No. 27 – PBC Lokomotiv Kuban
- Position: Center
- League: VTB United

Personal information
- Born: April 4, 1995 (age 31) St. Petersburg, Russia
- Listed height: 210 cm (6 ft 11 in)

Career history
- 2015–2016: BC Spartak Primorye
- 2017–2019: BC Nizhny Novgorod
- 2019: BC Enisey

= Ilya Popov (basketball) =

Russian basketball player (born 1995)

Ilya Dmitrievich Popov (Попов, Илья Дмитриевич; April 4, 1995) is a Russian professional basketball player.

== Career ==
Popov got his professional start in BC Spartak Saint Petersburg, and has been in the club's system since he was 15 years old. In 2014, after the club lost its professional status, he moved to Nizhny Novgorod.

In January 2015, he went on loan for the rest of the season to BC Spartak Primorye. During his time there, he won a bronze medal at the 2014–15 Russian Basketball Cup, and won a silver medal at the 2014–15 Russian Basketball Super League 1. In February 2017, he signed a three-year contract with Nizhny Novgorod.

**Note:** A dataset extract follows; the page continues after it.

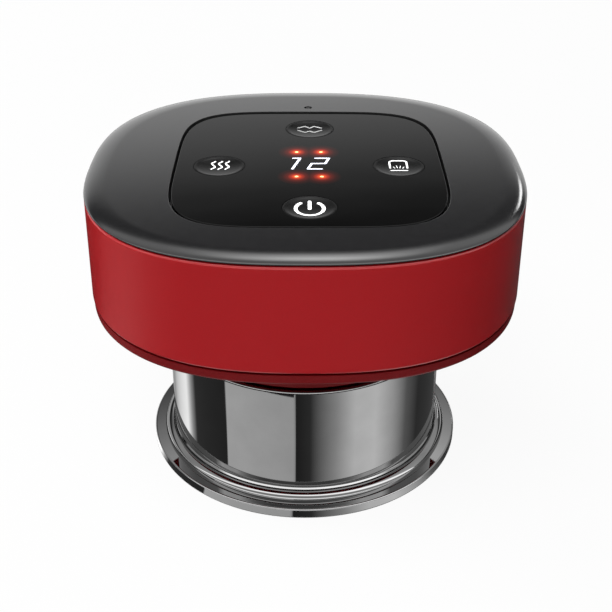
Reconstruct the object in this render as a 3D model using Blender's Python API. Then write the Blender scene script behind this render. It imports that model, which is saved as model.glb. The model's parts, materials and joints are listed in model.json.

In the 2018-2019 season, Popov played in 14 games in the VTB United League, averaging 7.1 points, 2.2 rebounds, and 0.6 assists per game. In the FIBA Champions League, he averaged 4 points, 3.3 rebounds, and 1 assist over 14 games. In February 2019, he and his club mutually agreed to a premature termination of his contract.

He continued his career with BC Enisey, and at the end of the season, he received an invitation from Lions de Genève, who needed reinforcements ahead of playoffs. In the Swiss Championship finals, the team lost three times to Fribourg Olympic Basket and finished as the runner-up in the tournament.

In the 2019-2020 season, he played 18 games in VTB, averaging 4.8 points, 1.9 rebounds, and 0.7 assists per game. He played in 12 FIBA games, averaging 7 points, 3.3 rebounds, and 1.2 assists. In July 2020, he signed a new contract with Enisey.

In June 2021, Popov transferred to BC Runa, winning a silver medal in that year's Super League championship, a bronze medal in the Russian Cup, and was named as "Best Center" in the All-Tournament team. In the 2022-2023 season, he won the silver medal at the Super League for the third time. He extended his contract with BC Runa in June 2023. The following year, he joined BC Samara.

In January 2025, Popov was selected by fan vote to participate in the VTB United League All-Star Game 2025. In said game, he played for 7 minutes and 45 seconds, ending with 7 points and 3 rebounds. He left Samara in February 2025, transferring to BC Uralmash Yekaterinburg, with his team winning that year's Russian Basketball Cup.

On April 13, 2025, in a game against PBC Lokomotiv Kuban (95-91), Popov set a career record for points (26), and became the 10th player in the history of the league and the first Russian to make 10 or more field goals without a single miss. In July of that year, he joined Lokomotiv-Kuban.

=== National team ===
In 2013, as part of the Russian youth team, Popov placed 8th at the European Basketball Championship (U18). In 2015, he participated in the European U20 held in Italy, placing 16th.

In 2019, he was included in the reserve list of Russians to participate in the 2019 FIBA Basketball World Cup qualifiers. In June, he was invited to an open training camp for the Russian national team.

== Personal life ==
On May 19, 2017, Popov was wed in St. Petersburg to his then-girlfriend Marina.